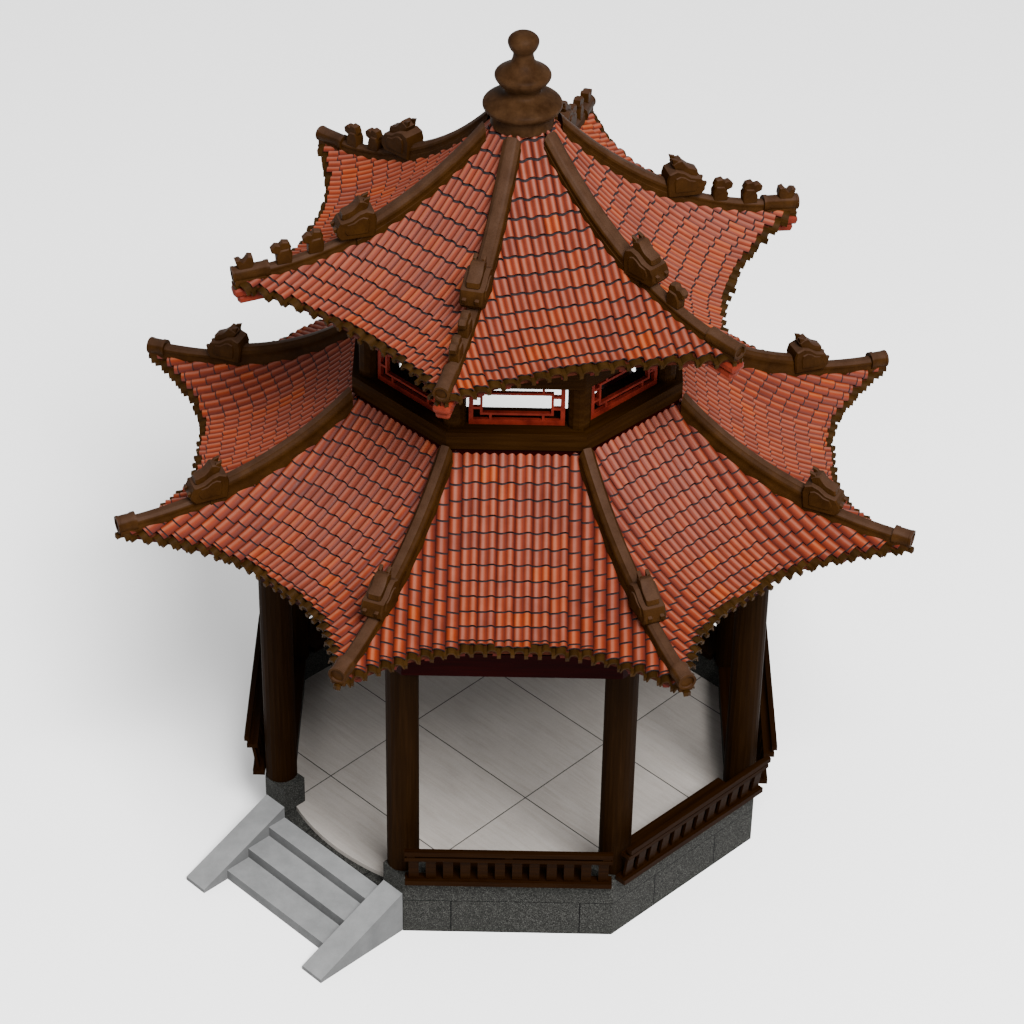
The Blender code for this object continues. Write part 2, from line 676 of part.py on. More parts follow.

^^^^^^^^^^^^^^^^

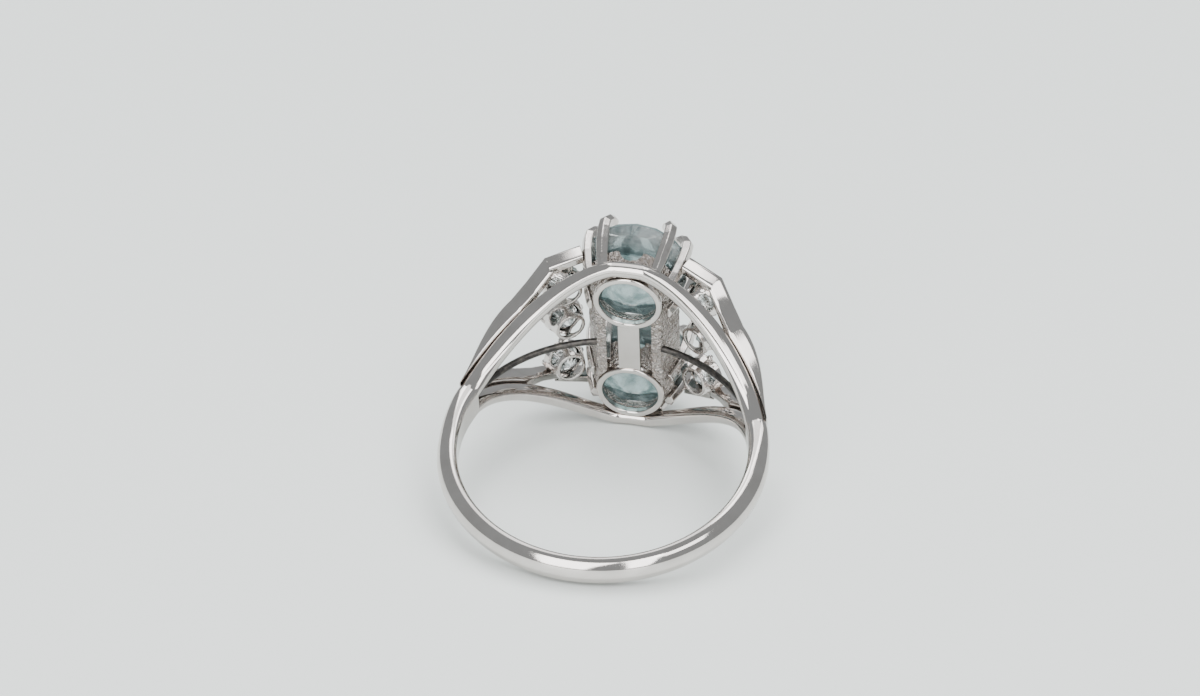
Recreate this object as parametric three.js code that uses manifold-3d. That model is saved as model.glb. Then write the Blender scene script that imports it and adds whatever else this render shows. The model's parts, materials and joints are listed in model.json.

^^^^^^^^^^^^^^^^

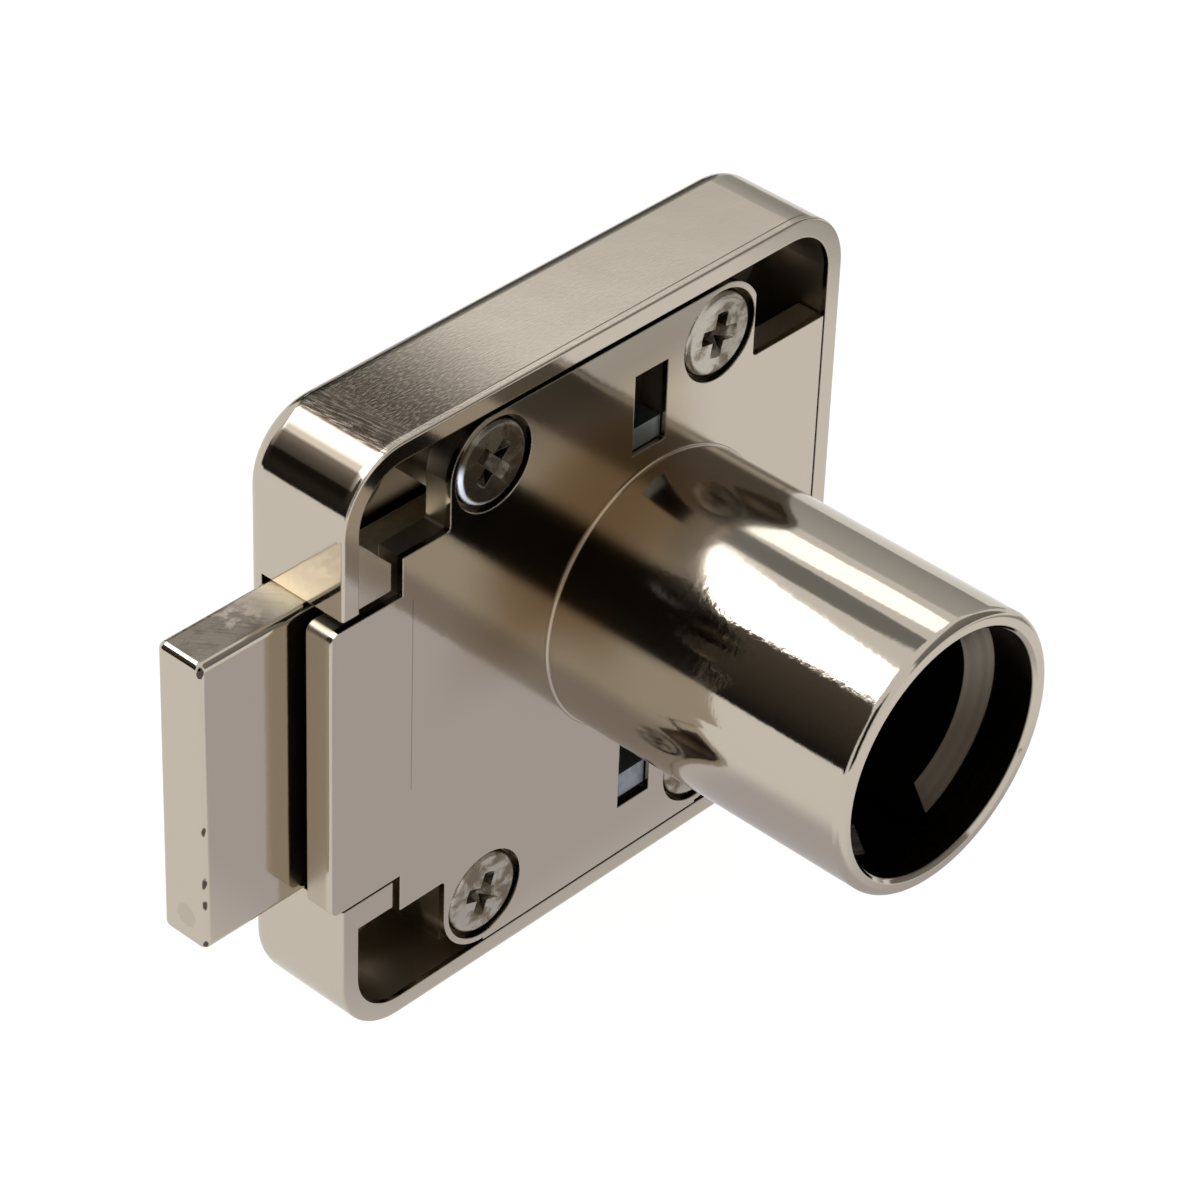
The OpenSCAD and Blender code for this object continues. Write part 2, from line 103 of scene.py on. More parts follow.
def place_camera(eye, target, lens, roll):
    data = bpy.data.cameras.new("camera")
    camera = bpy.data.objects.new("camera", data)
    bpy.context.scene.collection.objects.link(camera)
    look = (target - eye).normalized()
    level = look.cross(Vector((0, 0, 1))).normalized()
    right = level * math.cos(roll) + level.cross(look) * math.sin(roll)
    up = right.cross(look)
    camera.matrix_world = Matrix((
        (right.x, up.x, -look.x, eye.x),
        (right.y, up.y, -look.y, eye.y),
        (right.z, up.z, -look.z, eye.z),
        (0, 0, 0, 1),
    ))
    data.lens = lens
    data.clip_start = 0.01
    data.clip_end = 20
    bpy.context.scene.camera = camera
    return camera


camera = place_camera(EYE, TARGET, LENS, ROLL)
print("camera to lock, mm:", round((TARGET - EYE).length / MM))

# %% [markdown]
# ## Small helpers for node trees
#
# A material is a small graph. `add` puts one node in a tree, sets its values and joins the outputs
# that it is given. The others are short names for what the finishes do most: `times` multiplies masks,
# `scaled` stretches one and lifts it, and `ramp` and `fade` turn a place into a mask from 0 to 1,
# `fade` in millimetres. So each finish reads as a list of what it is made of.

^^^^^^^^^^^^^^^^

EXERCISE INSTRUCTIONS: Copy down every line of the entries containing the word "Blender".

TASK OUTPUT:
The Blender code for this object continues. Write part 2, from line 676 of part.py on. More parts follow.
Recreate this object as parametric three.js code that uses manifold-3d. That model is saved as model.glb. Then write the Blender scene script that imports it and adds whatever else this render shows. The model's parts, materials and joints are listed in model.json.
The OpenSCAD and Blender code for this object continues. Write part 2, from line 103 of scene.py on. More parts follow.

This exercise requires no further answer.